====== EXTRACTED MATERIAL ======

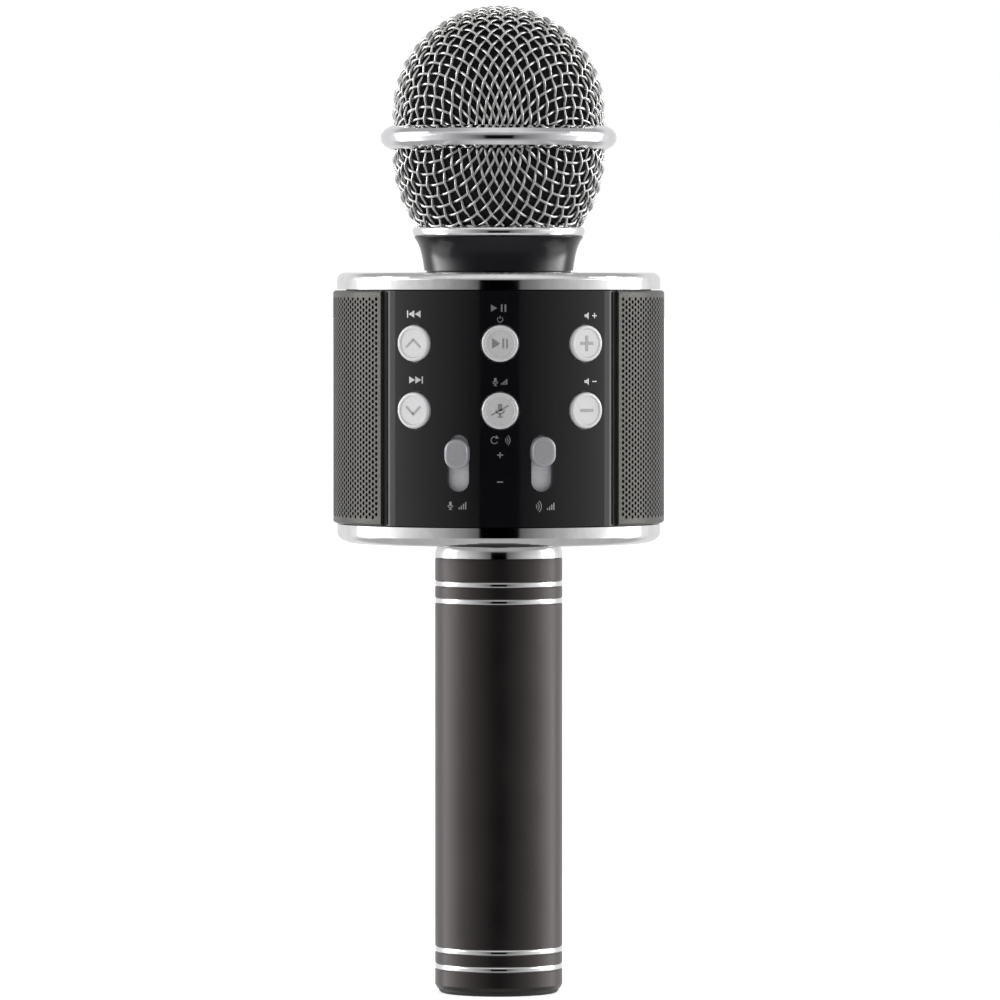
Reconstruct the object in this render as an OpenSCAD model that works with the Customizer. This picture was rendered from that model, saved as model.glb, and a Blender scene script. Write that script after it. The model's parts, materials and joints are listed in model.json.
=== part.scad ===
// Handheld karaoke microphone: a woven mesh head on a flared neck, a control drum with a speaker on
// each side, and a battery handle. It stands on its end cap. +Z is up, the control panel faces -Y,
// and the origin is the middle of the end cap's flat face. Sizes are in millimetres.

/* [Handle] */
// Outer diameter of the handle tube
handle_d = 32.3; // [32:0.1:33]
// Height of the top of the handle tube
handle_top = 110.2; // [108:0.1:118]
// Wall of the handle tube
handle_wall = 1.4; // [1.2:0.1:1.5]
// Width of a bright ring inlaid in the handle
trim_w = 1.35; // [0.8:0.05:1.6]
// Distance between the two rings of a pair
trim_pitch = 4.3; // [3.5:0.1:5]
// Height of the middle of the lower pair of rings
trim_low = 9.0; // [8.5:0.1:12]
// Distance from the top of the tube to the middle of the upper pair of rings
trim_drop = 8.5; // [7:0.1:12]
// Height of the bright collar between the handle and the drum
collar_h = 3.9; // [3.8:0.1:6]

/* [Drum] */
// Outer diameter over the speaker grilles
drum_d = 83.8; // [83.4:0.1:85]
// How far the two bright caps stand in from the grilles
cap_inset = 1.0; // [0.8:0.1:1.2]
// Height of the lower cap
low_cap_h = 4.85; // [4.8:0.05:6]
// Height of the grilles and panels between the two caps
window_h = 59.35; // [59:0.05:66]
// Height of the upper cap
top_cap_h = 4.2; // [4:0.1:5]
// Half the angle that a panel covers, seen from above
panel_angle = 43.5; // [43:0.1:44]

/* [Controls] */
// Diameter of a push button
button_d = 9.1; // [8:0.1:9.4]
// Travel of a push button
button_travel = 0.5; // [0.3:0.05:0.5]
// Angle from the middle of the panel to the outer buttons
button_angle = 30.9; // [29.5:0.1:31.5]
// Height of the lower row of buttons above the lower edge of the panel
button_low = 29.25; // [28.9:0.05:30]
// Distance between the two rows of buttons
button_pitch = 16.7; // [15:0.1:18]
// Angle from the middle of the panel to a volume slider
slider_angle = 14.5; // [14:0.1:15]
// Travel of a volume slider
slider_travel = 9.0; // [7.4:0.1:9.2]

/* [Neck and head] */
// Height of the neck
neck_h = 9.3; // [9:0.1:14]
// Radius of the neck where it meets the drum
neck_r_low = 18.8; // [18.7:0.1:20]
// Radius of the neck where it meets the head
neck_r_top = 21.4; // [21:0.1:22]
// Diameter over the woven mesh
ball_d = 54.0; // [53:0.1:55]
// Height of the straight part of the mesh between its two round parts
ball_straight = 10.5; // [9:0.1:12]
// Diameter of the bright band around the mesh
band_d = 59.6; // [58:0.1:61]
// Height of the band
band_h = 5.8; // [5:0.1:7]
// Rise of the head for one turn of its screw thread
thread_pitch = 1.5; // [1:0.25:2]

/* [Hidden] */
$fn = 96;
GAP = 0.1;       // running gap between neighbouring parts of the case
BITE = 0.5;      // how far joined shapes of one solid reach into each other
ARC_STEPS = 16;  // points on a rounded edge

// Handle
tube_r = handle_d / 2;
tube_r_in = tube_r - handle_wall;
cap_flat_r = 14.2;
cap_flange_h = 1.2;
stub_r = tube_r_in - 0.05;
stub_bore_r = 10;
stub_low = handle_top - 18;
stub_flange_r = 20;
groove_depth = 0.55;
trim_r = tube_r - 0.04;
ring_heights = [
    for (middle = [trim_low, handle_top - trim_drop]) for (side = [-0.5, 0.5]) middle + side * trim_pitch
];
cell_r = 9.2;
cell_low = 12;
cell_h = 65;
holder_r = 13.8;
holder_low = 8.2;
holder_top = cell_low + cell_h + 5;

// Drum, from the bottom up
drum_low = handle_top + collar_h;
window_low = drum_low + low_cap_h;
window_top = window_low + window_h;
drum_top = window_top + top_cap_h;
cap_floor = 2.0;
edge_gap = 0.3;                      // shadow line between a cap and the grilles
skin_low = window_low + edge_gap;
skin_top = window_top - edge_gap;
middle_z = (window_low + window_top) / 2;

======
====== EXTRACTED MATERIAL ======

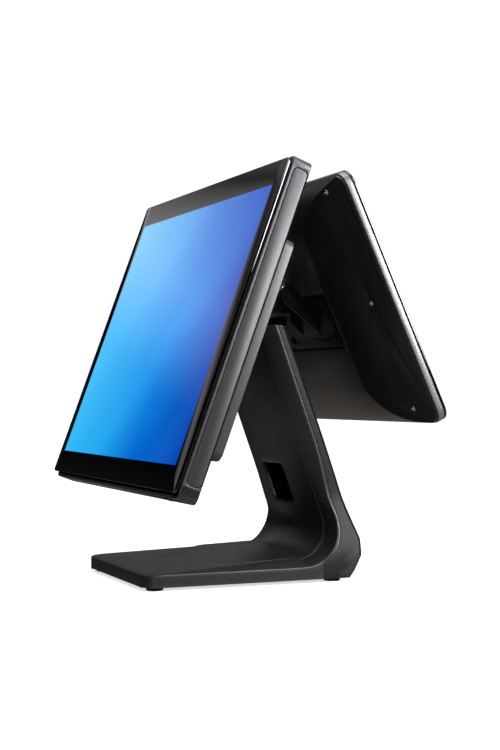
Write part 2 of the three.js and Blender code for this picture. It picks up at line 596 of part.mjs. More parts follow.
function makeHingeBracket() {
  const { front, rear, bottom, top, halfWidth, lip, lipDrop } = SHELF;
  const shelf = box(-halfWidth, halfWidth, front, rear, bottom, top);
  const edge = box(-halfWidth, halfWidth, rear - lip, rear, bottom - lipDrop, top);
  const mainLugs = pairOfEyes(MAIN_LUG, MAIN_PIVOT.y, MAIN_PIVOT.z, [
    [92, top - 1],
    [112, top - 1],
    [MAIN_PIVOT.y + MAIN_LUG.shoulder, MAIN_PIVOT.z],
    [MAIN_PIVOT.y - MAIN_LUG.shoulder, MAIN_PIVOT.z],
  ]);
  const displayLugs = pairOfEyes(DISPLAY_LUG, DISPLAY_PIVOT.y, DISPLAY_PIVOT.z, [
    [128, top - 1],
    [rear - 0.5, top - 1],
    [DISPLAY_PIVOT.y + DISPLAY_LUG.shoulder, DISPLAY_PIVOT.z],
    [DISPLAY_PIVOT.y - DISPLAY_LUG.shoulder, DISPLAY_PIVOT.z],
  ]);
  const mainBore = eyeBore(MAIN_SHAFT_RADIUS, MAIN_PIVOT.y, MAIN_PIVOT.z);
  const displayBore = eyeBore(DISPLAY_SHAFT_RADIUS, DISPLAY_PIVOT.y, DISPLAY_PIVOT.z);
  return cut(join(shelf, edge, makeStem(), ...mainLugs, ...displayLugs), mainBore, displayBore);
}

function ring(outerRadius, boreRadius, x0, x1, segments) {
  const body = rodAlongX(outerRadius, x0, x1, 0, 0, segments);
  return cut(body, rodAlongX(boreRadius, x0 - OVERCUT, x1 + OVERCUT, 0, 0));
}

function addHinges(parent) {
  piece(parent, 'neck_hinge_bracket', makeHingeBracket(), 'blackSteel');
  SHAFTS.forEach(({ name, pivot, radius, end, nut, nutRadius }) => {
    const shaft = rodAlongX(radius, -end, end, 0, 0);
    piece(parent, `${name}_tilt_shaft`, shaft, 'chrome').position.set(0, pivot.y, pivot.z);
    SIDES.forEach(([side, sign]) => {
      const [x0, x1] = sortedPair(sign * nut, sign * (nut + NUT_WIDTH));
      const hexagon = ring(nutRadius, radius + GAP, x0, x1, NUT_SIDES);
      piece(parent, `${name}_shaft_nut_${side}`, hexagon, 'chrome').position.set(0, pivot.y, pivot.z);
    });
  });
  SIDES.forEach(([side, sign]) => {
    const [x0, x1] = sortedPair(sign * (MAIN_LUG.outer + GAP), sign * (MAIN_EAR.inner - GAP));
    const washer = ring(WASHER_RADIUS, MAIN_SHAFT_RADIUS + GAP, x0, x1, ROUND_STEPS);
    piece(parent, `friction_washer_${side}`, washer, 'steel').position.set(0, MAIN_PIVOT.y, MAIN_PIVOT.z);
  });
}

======

▸ **TASK OBJECTIVE**: Return exactly the lines from the line that has "Reconstruct the object" to the line that has "are in millimetres.", both of them included.

▸ **EXERCISE OUTPUT**:
Reconstruct the object in this render as an OpenSCAD model that works with the Customizer. This picture was rendered from that model, saved as model.glb, and a Blender scene script. Write that script after it. The model's parts, materials and joints are listed in model.json.
=== part.scad ===
// Handheld karaoke microphone: a woven mesh head on a flared neck, a control drum with a speaker on
// each side, and a battery handle. It stands on its end cap. +Z is up, the control panel faces -Y,
// and the origin is the middle of the end cap's flat face. Sizes are in millimetres.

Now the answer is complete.